# START OF THE RECORDS

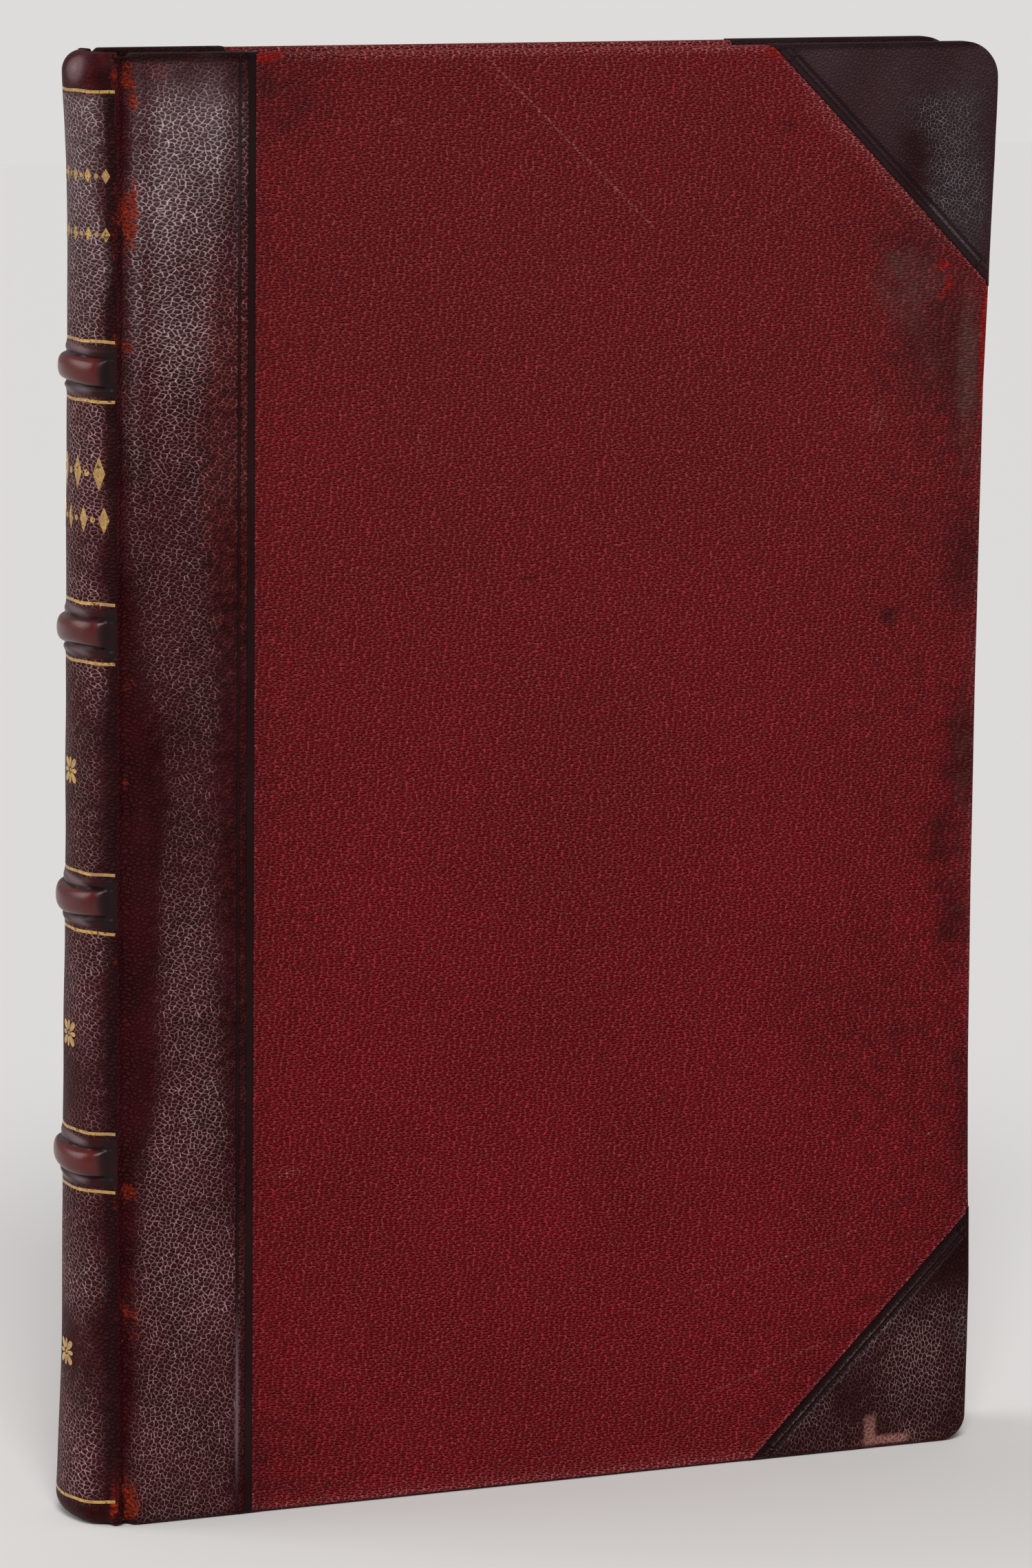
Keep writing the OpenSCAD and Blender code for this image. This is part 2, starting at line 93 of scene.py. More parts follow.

# END OF THE RECORDS
# START OF THE RECORDS

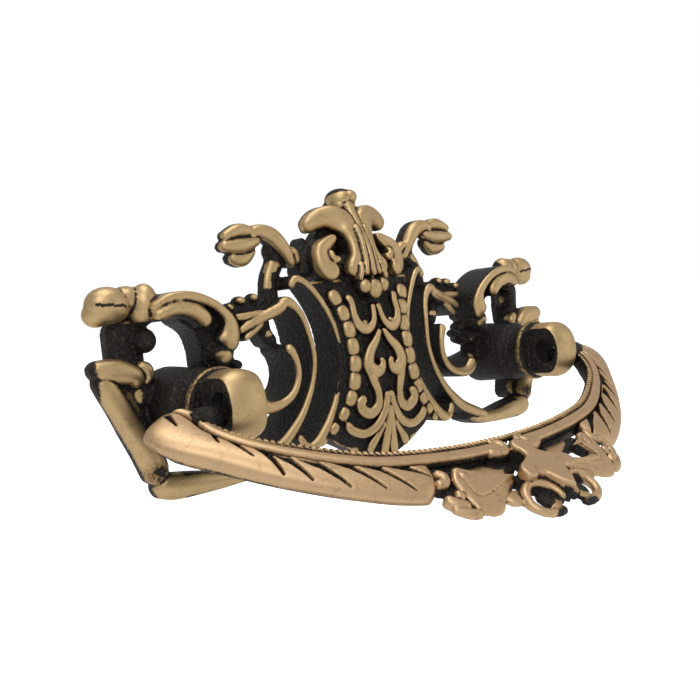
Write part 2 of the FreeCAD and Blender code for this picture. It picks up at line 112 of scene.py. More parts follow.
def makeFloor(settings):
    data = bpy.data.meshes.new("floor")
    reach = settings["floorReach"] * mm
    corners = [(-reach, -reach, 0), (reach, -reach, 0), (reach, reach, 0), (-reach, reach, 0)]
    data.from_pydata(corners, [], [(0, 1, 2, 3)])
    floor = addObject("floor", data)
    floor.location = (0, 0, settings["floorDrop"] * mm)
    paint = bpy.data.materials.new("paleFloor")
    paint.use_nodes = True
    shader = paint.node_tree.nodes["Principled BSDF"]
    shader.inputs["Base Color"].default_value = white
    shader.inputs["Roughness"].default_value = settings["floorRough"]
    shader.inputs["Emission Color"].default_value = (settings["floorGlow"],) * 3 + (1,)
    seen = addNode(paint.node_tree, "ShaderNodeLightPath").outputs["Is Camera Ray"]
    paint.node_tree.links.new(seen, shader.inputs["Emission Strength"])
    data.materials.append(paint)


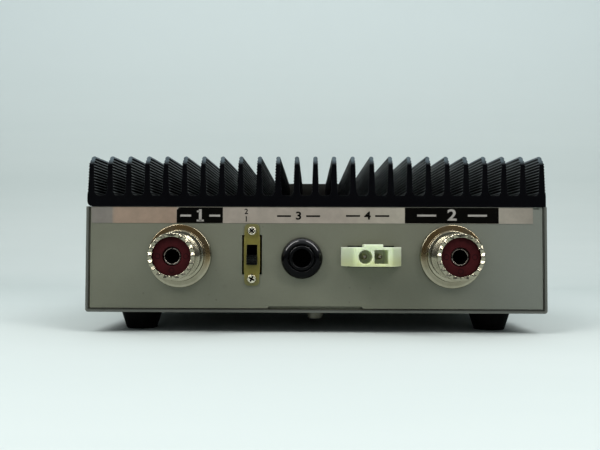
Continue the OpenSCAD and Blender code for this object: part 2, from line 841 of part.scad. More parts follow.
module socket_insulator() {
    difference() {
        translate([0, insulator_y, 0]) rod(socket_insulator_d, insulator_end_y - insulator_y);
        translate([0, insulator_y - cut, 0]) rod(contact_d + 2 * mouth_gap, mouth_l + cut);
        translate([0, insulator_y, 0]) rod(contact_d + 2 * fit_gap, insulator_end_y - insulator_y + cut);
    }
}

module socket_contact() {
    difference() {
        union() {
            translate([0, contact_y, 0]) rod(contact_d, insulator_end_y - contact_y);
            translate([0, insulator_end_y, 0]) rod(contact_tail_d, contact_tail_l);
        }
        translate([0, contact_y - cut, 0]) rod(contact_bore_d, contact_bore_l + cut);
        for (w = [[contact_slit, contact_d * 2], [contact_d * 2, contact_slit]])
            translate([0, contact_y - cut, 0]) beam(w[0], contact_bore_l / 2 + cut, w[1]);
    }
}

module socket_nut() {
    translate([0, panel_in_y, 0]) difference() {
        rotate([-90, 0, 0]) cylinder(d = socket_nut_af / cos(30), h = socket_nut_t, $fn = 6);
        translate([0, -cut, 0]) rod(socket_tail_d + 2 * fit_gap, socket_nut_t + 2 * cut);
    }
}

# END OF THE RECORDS

> **WRITTEN TASK**:
Taking the records above, retype every line from the one with "Write part 2" down to the one with "data.materials.append(paint)", exactly and with nothing else.

> **RESULT FOR THIS EXERCISE**:
Write part 2 of the FreeCAD and Blender code for this picture. It picks up at line 112 of scene.py. More parts follow.
def makeFloor(settings):
    data = bpy.data.meshes.new("floor")
    reach = settings["floorReach"] * mm
    corners = [(-reach, -reach, 0), (reach, -reach, 0), (reach, reach, 0), (-reach, reach, 0)]
    data.from_pydata(corners, [], [(0, 1, 2, 3)])
    floor = addObject("floor", data)
    floor.location = (0, 0, settings["floorDrop"] * mm)
    paint = bpy.data.materials.new("paleFloor")
    paint.use_nodes = True
    shader = paint.node_tree.nodes["Principled BSDF"]
    shader.inputs["Base Color"].default_value = white
    shader.inputs["Roughness"].default_value = settings["floorRough"]
    shader.inputs["Emission Color"].default_value = (settings["floorGlow"],) * 3 + (1,)
    seen = addNode(paint.node_tree, "ShaderNodeLightPath").outputs["Is Camera Ray"]
    paint.node_tree.links.new(seen, shader.inputs["Emission Strength"])
    data.materials.append(paint)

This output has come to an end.